Under the proposed rule, the uncertainty inherent in the substantial transformation test would be replaced by the complexity inherent in the Part 102 rules of origin.  Compliance with the proposed rules will no doubt increase the cost of doing business, as companies put in place policies, procedures, and personnel to perform the country-of-origin determinations.  Moreover, companies may find that goods once thought to be compliant with the TAA under the substantial transformation test are no longer compliant under the Part 102 rules of origin.[8]   


Footnotes

[1] CBP is charged with issuing country-of-origin advisory rulings and final determinations under 19 C.F.R. 177.21 et seq. (19 U.S.C. § 2511 et seq.).

[2] The comment period for the proposed rule ended on September 23, 2008.

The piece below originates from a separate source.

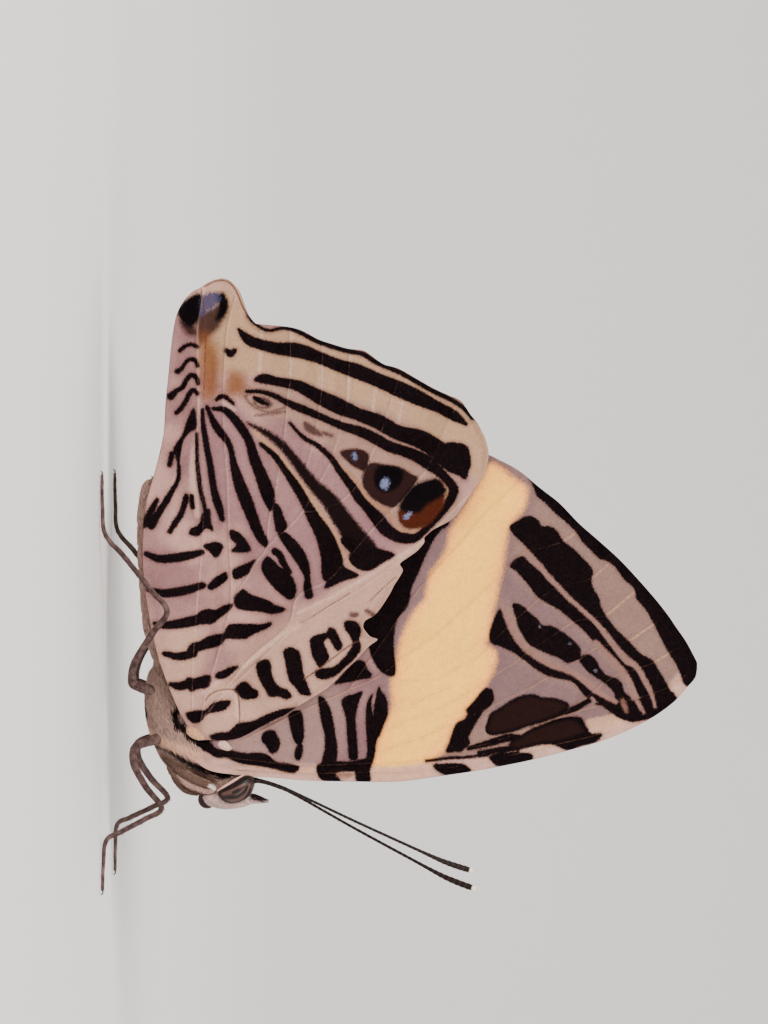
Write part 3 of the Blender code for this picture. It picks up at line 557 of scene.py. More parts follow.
# %% Marks of the forewing
FORE_STROKES, FORE_PATCHES = {}, {}
FORE_STROKES["dark"] = [
    [(428, 760, 2), (440, 758.4, 2), (453, 757, 2), (466, 756.5, 2), (490, 754, 2), (520, 752, 2)],
    [(470, 747.6, 3), (484, 744, 5), (495, 741, 6), (509, 737, 7), (519, 738, 8)],
    [(480, 752, 3), (502, 749, 5), (519, 747, 5)],
    [(552, 716, 3), (575, 708, 5), (590, 700, 4)],
    [(490, 692, 8), (482, 705, 10), (472, 720, 11), (464, 735, 11), (460, 746, 10)],
    [(600, 700, 3), (612, 708, 5), (626, 716, 6), (640, 716, 6), (652, 712, 6)],
]
FORE_PATCHES["dark"] = [
    [(264, 739), (267, 731), (275.6, 730), (279, 735), (282, 741.6), (279, 750.5), (273, 752),
     (268.6, 745)],
    [(291.5, 713.5), (302, 710), (305, 721), (305.6, 733), (304, 741.6), (298.6, 743), (294.7, 735),
     (292, 722)],
    [(300, 743.5), (304, 744), (304, 753), (301, 759), (296.7, 755.6)],
    [(321, 696.5), (326, 698), (332, 709), (335, 722), (337, 735), (339, 747.6), (338, 760), (334, 768),
     (341, 777), (341, 780), (330.6, 779), (323, 775.6), (320.4, 769), (324, 760), (327, 747.6),
     (327, 735), (324, 722), (321.7, 709)],
    [(344, 703), (347, 696.5), (355, 694), (364, 691), (361, 699), (358.7, 706.7), (357, 719.5),
     (358, 732), (359, 745), (359, 758), (353.6, 759), (351, 755), (350, 742), (349, 729.7), (348, 717)],
    [(374, 694), (369.5, 701.6), (368, 712), (368, 726), (369, 738.6), (369.5, 747.6), (370, 758),
     (377, 735), (376, 722), (373, 705)],
    [(379, 691), (383, 691), (387, 696.5), (389, 704), (389, 714), (385.5, 723), (381.6, 733.5),
     (378, 740), (376.5, 752.6), (374, 761.6), (371.4, 770.5), (371.4, 781), (360, 781), (357, 772),
     (359, 763), (368, 758)],
    [(320, 764), (335, 761), (350, 761), (371, 758), (371, 766), (357, 770), (340, 771), (337, 778),
     (345, 781), (330, 781), (321, 776)],
    [(191, 739), (201.6, 740), (212, 739), (219.5, 746.7), (232, 748.6), (247.6, 752), (260, 752),
     (269, 754), (278, 760.7), (289.6, 762.6), (301, 766), (296, 771.6), (286, 770), (270.5, 766.5),
     (255, 764), (240, 760.7), (229.7, 755), (219.5, 755), (209, 748.6), (196.5, 746.7)],
    [(360, 660), (366, 662), (369, 668.5), (373, 673.6), (371, 677), (361, 678.7), (351, 681),
     (342, 682.5), (337, 683), (343, 676), (351, 667)],
    [(450, 522), (441.6, 530), (434, 541), (429, 551), (424, 561.6), (420, 572), (415, 582), (412, 591),
     (411, 598.6), (408, 607.6), (402, 614), (397.6, 621.6), (395.7, 633), (395, 646), (396, 658.6),
     (397, 669), (395, 675), (389, 674), (381.6, 669), (374, 657), (370, 645), (360, 640), (360, 600),
     (400, 540), (440, 500)],
    # the outer band, which runs past the wing's edge, then the bands and ovals of the tip
    [(530, 478), (534, 484), (538.7, 495.7), (546, 501.6), (556, 512), (568, 522), (577, 531),
     (582.7, 539.7), (591.5, 549), (600, 557.4), (607.6, 560), (616, 566), (625, 578), (635.5, 588),
     (638, 598), (647, 609), (654.6, 622), (660.4, 633.7), (669, 650), (678, 664.5), (682.4, 675),
     (688, 685), (712, 680), (706, 640), (680, 600), (640, 560), (590, 515), (545, 478), (522, 462)],
    # second band of the tip
    [(522.5, 556), (531, 563), (541.6, 572), (550, 582), (559, 588), (574, 598), (582.7, 609), (596, 625),
     (604.7, 637), (615, 651), (625, 663), (635.5, 669), (643, 682), (650, 694), (659, 708.6), (656, 716),
     (647, 705.6), (640, 694), (634, 682), (627, 672), (616, 663), (607.6, 654), (597, 642.5),
     (585.6, 630), (574, 620), (562, 610), (550, 603), (538.7, 595.5), (530, 584), (518, 570.6),
     (511.5, 565)],
    [(511.5, 528), (519.6, 520.7), (530, 516), (538.7, 520), (543, 526.5), (550, 526), (558, 531),
     (564, 541), (574, 548.5), (582.7, 557), (588.6, 563), (593.7, 570.6), (592, 579), (594, 588),
     (600, 598), (602, 607), (609, 619), (619, 631), (631, 642.5), (641, 653), (653, 660), (659, 669),
     (666, 680.7), (672, 692), (678, 700), (660, 706), (653, 691), (646, 678), (638, 664.5), (627, 657),
     (616, 645.5), (606, 632), (597, 619), (585.6, 609), (571, 595.5), (556, 581), (541.6, 565),
     (524, 543)],
    [(515, 603), (524, 606), (530, 612), (538.7, 619), (543, 625), (552, 625.7), (559, 629), (568, 635),
     (575, 641), (581, 648), (581, 657), (575, 660), (568, 661.6), (560.7, 657), (550, 653), (538.7, 648),
     (530, 642.5), (524, 633.7), (519.6, 625), (518, 617.6), (515, 609)],
    [(581, 658.7), (588.6, 654), (596, 658.7), (600, 666), (607.6, 675), (616, 677.7), (622, 682),
     (625, 691), (631, 697), (634, 705.6), (641, 713), (619, 700), (615, 691), (606, 682), (597, 676),
     (588.6, 670)],
    [(502, 609), (494.7, 622), (491, 635), (493, 642), (502, 645.5), (514, 651), (525.5, 658.7),
     (538.7, 669), (550, 675), (562, 677.7), (574, 680.7), (581, 688), (588.6, 697), (594, 695),
     (599, 701), (606, 704), (617, 700), (597, 694), (588.6, 688), (580, 679), (571, 672), (563.6, 670),
     (553, 667.5), (543, 660), (531, 651), (521, 642.5), (514, 632), (510, 623.5)],
    [(597, 703), (612, 706), (619, 711.5), (625, 717), (634, 721), (652, 717), (666, 709), (678, 701),
     (670, 690), (655, 700), (640, 698), (628, 703), (619, 700)],
    [(487.5, 687.6), (492.6, 691), (495, 699), (489, 706.7), (482, 710.6), (471, 713), (468, 709),
     (475, 701.6), (481, 694)],
    [(464.5, 719.5), (478.6, 713), (477, 721), (473.5, 728), (469.6, 735), (471, 742), (466, 747.6),
     (453, 751), (448, 750), (452, 740), (455.6, 728), (459, 722)],
    [(530, 730.6), (541.6, 724.7), (553, 720), (566.5, 717), (581, 716.6), (585.6, 723), (588.6, 729),
     (593, 733), (603, 733.5), (596, 741.6), (582.7, 744.5), (571, 749), (563.6, 747), (553, 743),
     (542, 742), (534, 742), (530, 738)],
    [(435, 764), (443, 763), (463, 763), (469.6, 766.7), (471, 771), (450.5, 774), (443, 772),
     (438, 768.6)],
    [(491.7, 755.5), (505, 752.6), (530, 752.6), (534, 757), (531, 760), (515, 763), (500.5, 765),
     (494, 761)],
]
FORE_PATCHES["brown"] = [
    [(489, 722), (492, 713), (502, 707), (511, 701), (524, 695), (536, 694), (543, 697), (553, 697.5),
     (563.6, 700), (570, 704), (568, 708.6), (561, 714), (550, 719), (539, 722.5), (527, 726),
     (514, 730.6), (499, 733.5), (490, 733), (487, 727.6)],
    [(512, 741), (522, 735), (532, 729), (545, 724), (560, 719), (574, 717), (584, 724), (588, 731),
     (572, 739), (556, 742), (540, 744), (522, 748), (512, 748)],
]
print(len(FORE_STROKES["dark"]) + len(FORE_PATCHES["dark"]), "dark marks on the forewing")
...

[3] Anheuser-Busch Brewing Assoc. v. United States, 207 U.S. 556, 562 (1908) (quoting Hartranft v. Wiegmann, 121 U.S. 609, 615 (1887)); see also, Belcrest Linens v. United States, 741 F.2d 1368 (Fed. Cir. 1984).

[4] 19 C.F.R. 102.11(a).

[5] Classifications are harmonized internationally at the subheading level, but countries may classify goods at even lower levels, e.g., tariff items.

[6] See 19 C.F.R. 102.20.  The applicable tariff shift rule states that “a change to heading 1701 through 1702 from any other chapter” satisfies the rule.  Since sugar is classified under the same chapter as the drink mix, the tariff shift rule has not been satisfied.

[7] In this case, the very next step in the process states that the country of origin of the good is the country or countries of origin of the single materials that imparts the essential character to the good, 19 C.F.R. 102.11(b), which is the non-originating sugar.

[8]Based on its own experience, CBP identified five specific product areas in which the outcomes of the codified and case-by-case methods for determining origin have been inconsistent.